After running this script for one night, the resultant hdf5 data file was 7.648648 MB. If I were to allow this file to run each business day for a year, the final file size would be under 2 GB. Not bad!

If you would like more information on how I collect ticker names or what Options functionality is in pandas 0.10 or earlier leave a comment and I'll do my best to respond.

25 comments:

  1. Awesome! I have been wanting to do something like this, since I too want to backtest some of my strategies.

    You should probably change 'from options import Options' to 'from pandas.io.data import Options', but other than that your script works great.

    Would you be willing to share the option data you've collected so far? I could reciprocate the favour by acting as a backup for running the script in case you ever lose connectivity for a few days.

    I was considering roughly testing using prices generated using Black–Scholes, but real data is obviously better.

    ReplyDelete
    Replies
    1. James,

      Glad you like the script. I actually have stopped running the file each night so I don't have too much data. Otherwise I'd be happy to share it with you.

      With respect to the import statements. I am the author of the Options class in pandas. At the time of writing this blog post some of the functionality I use in the script hadn't been merged into a released version of pandas, so I called my local version (in a file named options) upon which I based the pandas version

      FYI: There are actually some API changes happening with the Options class within pandas right now. If the changes happen the way one of the other contributors has suggested, much of the code in this script may be obsolete. At the very least it should still get people started!

      Delete
    2. Thanks.

      I figured that was the case with the import statements.

      Can you point me at the discussion? I will probably follow the discussion.

      Delete
  2. I am in the process of setting up a large derivatives database. The parsing from weblinks is all ready. Where I am a bit lost is how to create the database of all individual options in such a way which enables calculations like SKEW, etc without manually choosing the individual options every time to do the calculation. How to make such generic references...i am a bit lost here and wants to sort that out first before going ahead with the data creation.

    ReplyDelete
  3. I believe the correct order in the return tuple is puts, calls = aapl.get_options_data().

    ReplyDelete
    Replies
    1. Hey Martin, you are right.

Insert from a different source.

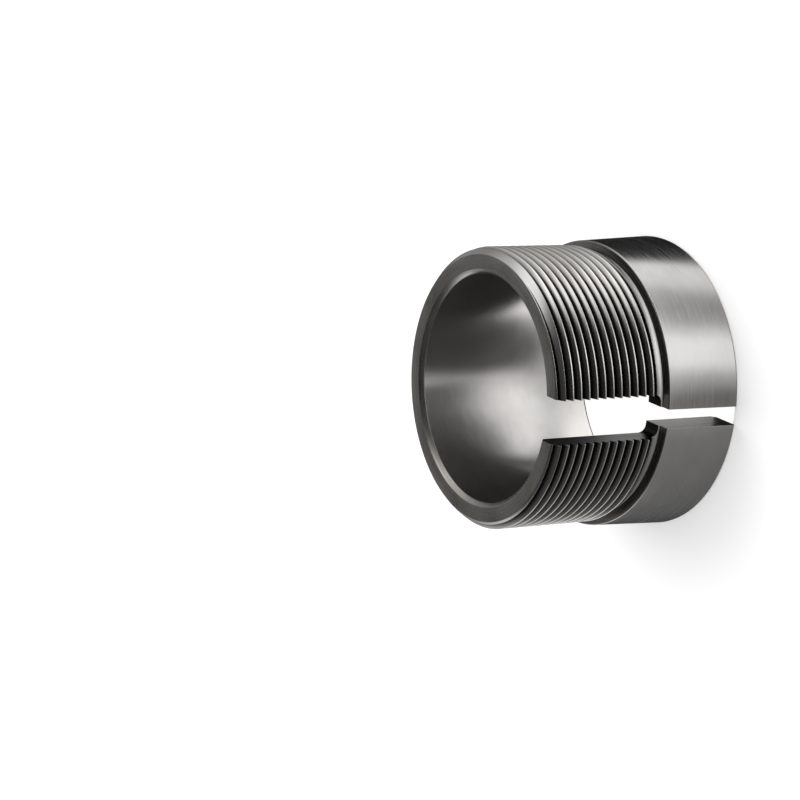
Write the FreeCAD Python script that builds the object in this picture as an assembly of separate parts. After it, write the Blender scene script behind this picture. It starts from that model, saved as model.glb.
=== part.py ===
import FreeCAD
import Part
import math
import os

# Split tapered clamping sleeve with a threaded end and a keyway slot for the lock washer's tab.
# The sleeve stands on its wide plain end. +Z runs along the bore, towards the threaded end.
# The slot and the slit lie on the -Y side. All lengths are in millimetres.

# Overall length
LENGTH = 33.0

# Threaded end: a right-hand metric thread, M45 x 1.5
THREAD_D = 45.0
PITCH = 1.5
THREAD_LENGTH = 20.0
FLANK_ANGLE = 60.0
CREST_PER_PITCH = 0.125
THREAD_START_ANGLE = 220.0

# Wall from the thread's crests in to the bore, which it leaves at 1 7/16 inch, 36.5125 mm
WALL = 4.24375
BORE_CHAMFER = 0.7

# Undercut between the thread and the shoulder, with a floor that rises to the shoulder
UNDERCUT_BELOW_ROOT = 0.05
UNDERCUT_PER_PITCH = 0.7
UNDERCUT_RISE = 0.2

# Tapered body, 1 in 12 on the diameter
TAPER_RATIO = 12.0
SHOULDER_STEP = 0.7
SHOULDER_BEVEL = 0.15
END_BEVEL = 0.3

# Keyway slot through the threaded wall, and the slit through the rest of the wall
SLOT_WIDTH = 7.0
SLOT_CORNER_R = 1.2
SLOT_END_LAND = 0.3
SLIT_WIDTH = 3.0

# How far a cutting shape runs past the face that it opens
OVERRUN = 2.0
GROOVE_OVERRUN = 0.1

crest_r = THREAD_D / 2.0
bore_r = crest_r - WALL
flank_run = math.tan(math.radians(FLANK_ANGLE / 2.0))
groove_half = PITCH * (1.0 - CREST_PER_PITCH) / 2.0
root_r = crest_r - groove_half / flank_run
undercut_r = root_r - UNDERCUT_BELOW_ROOT
undercut_width = UNDERCUT_PER_PITCH * PITCH
shoulder_z = LENGTH - THREAD_LENGTH
shoulder_r = crest_r + SHOULDER_STEP
wide_r = shoulder_r + shoulder_z / (2.0 * TAPER_RATIO)
slot_end_z = shoulder_z + SLOT_END_LAND


def body_radius(z):
    """Outer radius of the tapered body at height z."""
    return wide_r - z / (2.0 * TAPER_RATIO)


def turned(section):
    """Solid turned about the bore's axis from (radius, height) corners."""
    corners = [FreeCAD.Vector(r, 0.0, z) for r, z in section]
    face = Part.Face(Part.makePolygon(corners + corners[:1]))
    return face.revolve(FreeCAD.Vector(0, 0, 0), FreeCAD.Vector(0, 0, 1), 360.0)


def turned_blank():
    """Blank with its bore, taper, shoulder, undercut and chamfers, before the thread and the slots."""
    end_chamfer = crest_r - undercut_r
    undercut_top = shoulder_z + undercut_width
    return turned([
        (bore_r, BORE_CHAMFER),
        (bore_r + BORE_CHAMFER, 0.0),
        (wide_r - END_BEVEL, 0.0),
        (body_radius(END_BEVEL), END_BEVEL),
        (body_radius(shoulder_z - SHOULDER_BEVEL), shoulder_z - SHOULDER_BEVEL),
        (shoulder_r - SHOULDER_BEVEL, shoulder_z),
        (undercut_r + UNDERCUT_RISE, shoulder_z),
        (undercut_r, undercut_top),
        (crest_r, undercut_top + end_chamfer * flank_run),
        (crest_r, LENGTH - end_chamfer),
        (undercut_r, LENGTH),
        (bore_r + BORE_CHAMFER, LENGTH),
        (bore_r, LENGTH - BORE_CHAMFER),
    ])


def groove_section(z):
    """V section of the thread groove at the start of its helix, centred at height z."""
    outer = groove_half + GROOVE_OVERRUN * flank_run
    outer_r = crest_r + GROOVE_OVERRUN
    corners = [
        FreeCAD.Vector(root_r, 0.0, z),
        FreeCAD.Vector(outer_r, 0.0, z - outer),
        FreeCAD.Vector(outer_r, 0.0, z + outer),
    ]
    return Part.Wire(Part.makePolygon(corners + corners[:1]))


def thread_groove():
    """Right-hand helical groove from the undercut to past the threaded end."""
    start_z = shoulder_z + groove_half + 2.0 * GROOVE_OVERRUN
    turns = math.ceil((LENGTH + PITCH - start_z) / PITCH)
    path = Part.makeHelix(PITCH, turns * PITCH, crest_r)
    path.translate(FreeCAD.Vector(0, 0, start_z))
    sweep = Part.Wire(path).makePipeShell([groove_section(start_z)], True, True)
    sweep.rotate(FreeCAD.Vector(0, 0, 0), FreeCAD.Vector(0, 0, 1), THREAD_START_ANGLE)
    return sweep


def threaded_stock():
    """Stock longer and thicker than the sleeve, so that the groove starts and stops inside it."""
    low = -OVERRUN
    high = LENGTH + 4.0 * PITCH
    inner_r = bore_r - OVERRUN
    outer_r = wide_r + OVERRUN
    stock = turned([
        (inner_r, low),
        (outer_r, low),
        (outer_r, shoulder_z),
        (crest_r, shoulder_z),
        (crest_r, high),
        (inner_r, high),
    ])
    return stock.cut(thread_groove())


def keyway_slot():
    """Slot through the threaded wall, open at the threaded end, with rounded inner corners."""
    half = SLOT_WIDTH / 2.0
    top = LENGTH + OVERRUN
    low_arc = slot_end_z + SLOT_CORNER_R
    inner = half - SLOT_CORNER_R
    lean = SLOT_CORNER_R * (1.0 - math.sqrt(0.5))

    def at(x, z):
        return FreeCAD.Vector(x, 0.0, z)

    edges = [
        Part.LineSegment(at(-half, top), at(-half, low_arc)),
        Part.Arc(at(-half, low_arc), at(lean - half, slot_end_z + lean), at(-inner, slot_end_z)),
        Part.LineSegment(at(-inner, slot_end_z), at(inner, slot_end_z)),
        Part.Arc(at(inner, slot_end_z), at(half - lean, slot_end_z + lean), at(half, low_arc)),
        Part.LineSegment(at(half, low_arc), at(half, top)),
        Part.LineSegment(at(half, top), at(-half, top)),
    ]
    outline = Part.Wire([edge.toShape() for edge in edges])
    return Part.Face(outline).extrude(FreeCAD.Vector(0, -(wide_r + OVERRUN), 0))


def wall_slit():
    """Narrow slit that lets the sleeve close on its shaft, from the wide end into the slot."""
    reach = wide_r + OVERRUN
    corner = FreeCAD.Vector(-SLIT_WIDTH / 2.0, -reach, -OVERRUN)
    return Part.makeBox(SLIT_WIDTH, reach, slot_end_z + 2.0 * OVERRUN, corner)


def sleeve():
    """The finished sleeve as one solid."""
    threaded = threaded_stock().common(turned_blank())
    return threaded.cut(keyway_slot().fuse(wall_slit())).Solids[0]


def main():
    """Write the sleeve to its file."""
    os.makedirs("parts", exist_ok=True)
    shape = sleeve()
    shape.exportStep("parts/sleeve.step")
    print("sleeve valid", shape.isValid(), "volume", round(shape.Volume, 2))


main()
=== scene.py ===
import logging
import math
from dataclasses import dataclass, field
from enum import Enum, IntEnum
from typing import Any, Sequence

import bpy
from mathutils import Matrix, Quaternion, Vector


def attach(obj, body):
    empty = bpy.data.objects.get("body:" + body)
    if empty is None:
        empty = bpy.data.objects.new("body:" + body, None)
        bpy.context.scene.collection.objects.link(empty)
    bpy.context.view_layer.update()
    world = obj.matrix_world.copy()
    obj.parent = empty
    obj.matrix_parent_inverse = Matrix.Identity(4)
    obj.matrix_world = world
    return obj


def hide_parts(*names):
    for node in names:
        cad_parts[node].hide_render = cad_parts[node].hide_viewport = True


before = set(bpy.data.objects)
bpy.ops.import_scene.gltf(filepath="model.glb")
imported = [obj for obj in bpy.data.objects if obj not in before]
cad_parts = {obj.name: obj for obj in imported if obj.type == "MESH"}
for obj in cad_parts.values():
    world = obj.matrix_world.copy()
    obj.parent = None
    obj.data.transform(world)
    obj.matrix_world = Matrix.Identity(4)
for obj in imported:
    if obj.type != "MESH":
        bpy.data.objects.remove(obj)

LOG = logging.getLogger("sleeve")
MM = 0.001
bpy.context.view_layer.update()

Colour = tuple[float, float, float, float]
Stops = Sequence[tuple[float, float]]
Tree = bpy.types.NodeTree
Socket = bpy.types.NodeSocket


def colour(hex_code: str) -> Colour:
    """Turns an sRGB colour into Blender's linear one.

    Args:
        hex_code: six hexadecimal digits, such as "8C8A86".

    Returns:
        Linear red, green, blue and full alpha.
    """
    channels = [int(hex_code[i:i + 2], 16) / 255.0 for i in (0, 2, 4)]
    linear = [c / 12.92 if c <= 0.04045 else ((c + 0.055) / 1.055) ** 2.4 for c in channels]
    return (linear[0], linear[1], linear[2], 1.0)


def grey(level: float) -> Colour:
    """A neutral linear colour of one level."""
    return (level, level, level, 1.0)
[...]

When I initially added the options gathering code to pandas, I had `get_options_data` return calls first. Not sure when/why someone changed it.

      Delete
    2. I updated the code in the post to use the correct puts, calls ordering now.

      Delete
  4. I though this would be pretty useful being able to download options prices. To start with I was using the script you provided above (pretty much). I have pandas 0.13.1, but it seems completely broken. Errors occur with the following line:

    raw_calls = option.get_forward_data(months=100, call=True, put=False, near=False, above_below=6).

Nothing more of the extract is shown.